Exercise: Output the material beneath exactly, leaving nothing out.

Provided data:
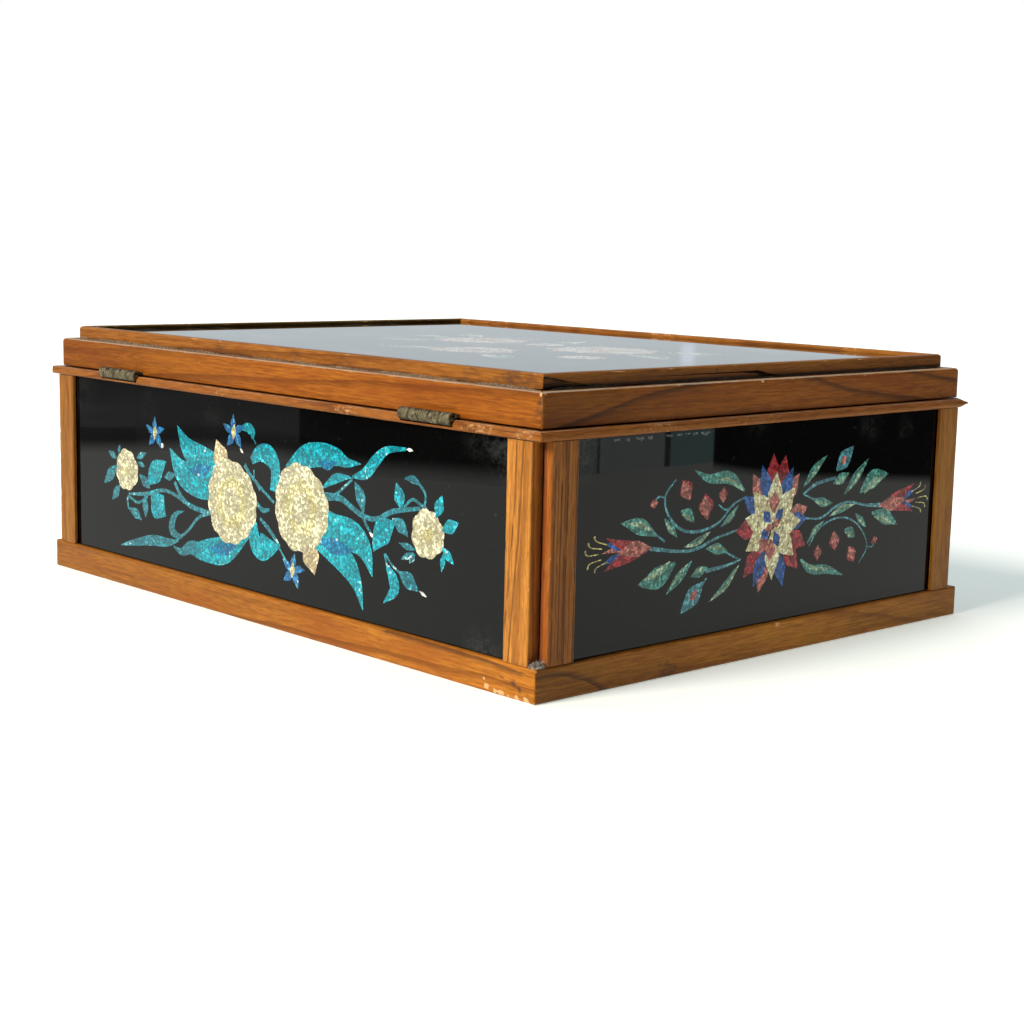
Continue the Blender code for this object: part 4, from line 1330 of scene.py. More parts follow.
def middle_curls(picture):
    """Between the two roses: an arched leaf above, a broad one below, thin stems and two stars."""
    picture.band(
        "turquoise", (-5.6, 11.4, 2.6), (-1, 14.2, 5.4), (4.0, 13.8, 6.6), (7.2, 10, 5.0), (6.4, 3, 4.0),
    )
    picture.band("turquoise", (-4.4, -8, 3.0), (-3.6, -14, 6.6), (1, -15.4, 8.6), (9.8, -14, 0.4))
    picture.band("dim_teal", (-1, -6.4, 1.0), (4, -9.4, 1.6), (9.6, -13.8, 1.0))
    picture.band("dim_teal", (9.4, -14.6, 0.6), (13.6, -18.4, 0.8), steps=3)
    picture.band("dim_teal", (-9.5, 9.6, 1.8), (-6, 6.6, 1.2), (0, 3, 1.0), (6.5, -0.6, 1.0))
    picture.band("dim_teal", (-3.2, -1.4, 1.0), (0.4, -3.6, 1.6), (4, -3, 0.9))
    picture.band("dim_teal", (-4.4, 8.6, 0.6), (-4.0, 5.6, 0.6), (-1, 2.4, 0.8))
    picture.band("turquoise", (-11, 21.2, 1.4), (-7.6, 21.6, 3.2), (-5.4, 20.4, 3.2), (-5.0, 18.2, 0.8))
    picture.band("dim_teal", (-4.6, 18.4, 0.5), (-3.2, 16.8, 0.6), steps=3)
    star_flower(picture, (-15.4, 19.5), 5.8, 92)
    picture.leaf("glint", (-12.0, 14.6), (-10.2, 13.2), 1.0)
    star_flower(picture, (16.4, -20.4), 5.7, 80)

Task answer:
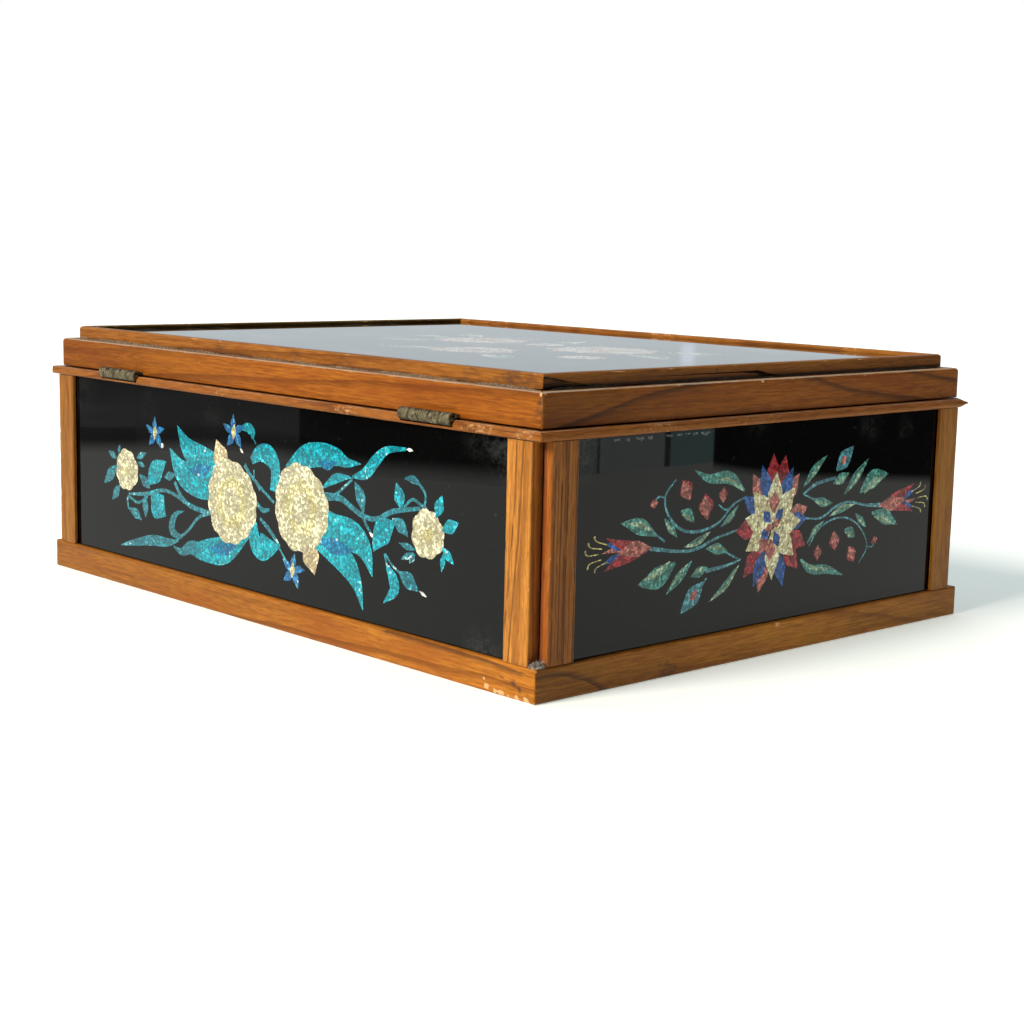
Continue the Blender code for this object: part 4, from line 1330 of scene.py. More parts follow.
def middle_curls(picture):
    """Between the two roses: an arched leaf above, a broad one below, thin stems and two stars."""
    picture.band(
        "turquoise", (-5.6, 11.4, 2.6), (-1, 14.2, 5.4), (4.0, 13.8, 6.6), (7.2, 10, 5.0), (6.4, 3, 4.0),
    )
    picture.band("turquoise", (-4.4, -8, 3.0), (-3.6, -14, 6.6), (1, -15.4, 8.6), (9.8, -14, 0.4))
    picture.band("dim_teal", (-1, -6.4, 1.0), (4, -9.4, 1.6), (9.6, -13.8, 1.0))
    picture.band("dim_teal", (9.4, -14.6, 0.6), (13.6, -18.4, 0.8), steps=3)
    picture.band("dim_teal", (-9.5, 9.6, 1.8), (-6, 6.6, 1.2), (0, 3, 1.0), (6.5, -0.6, 1.0))
    picture.band("dim_teal", (-3.2, -1.4, 1.0), (0.4, -3.6, 1.6), (4, -3, 0.9))
    picture.band("dim_teal", (-4.4, 8.6, 0.6), (-4.0, 5.6, 0.6), (-1, 2.4, 0.8))
    picture.band("turquoise", (-11, 21.2, 1.4), (-7.6, 21.6, 3.2), (-5.4, 20.4, 3.2), (-5.0, 18.2, 0.8))
    picture.band("dim_teal", (-4.6, 18.4, 0.5), (-3.2, 16.8, 0.6), steps=3)
    star_flower(picture, (-15.4, 19.5), 5.8, 92)
    picture.leaf("glint", (-12.0, 14.6), (-10.2, 13.2), 1.0)
    star_flower(picture, (16.4, -20.4), 5.7, 80)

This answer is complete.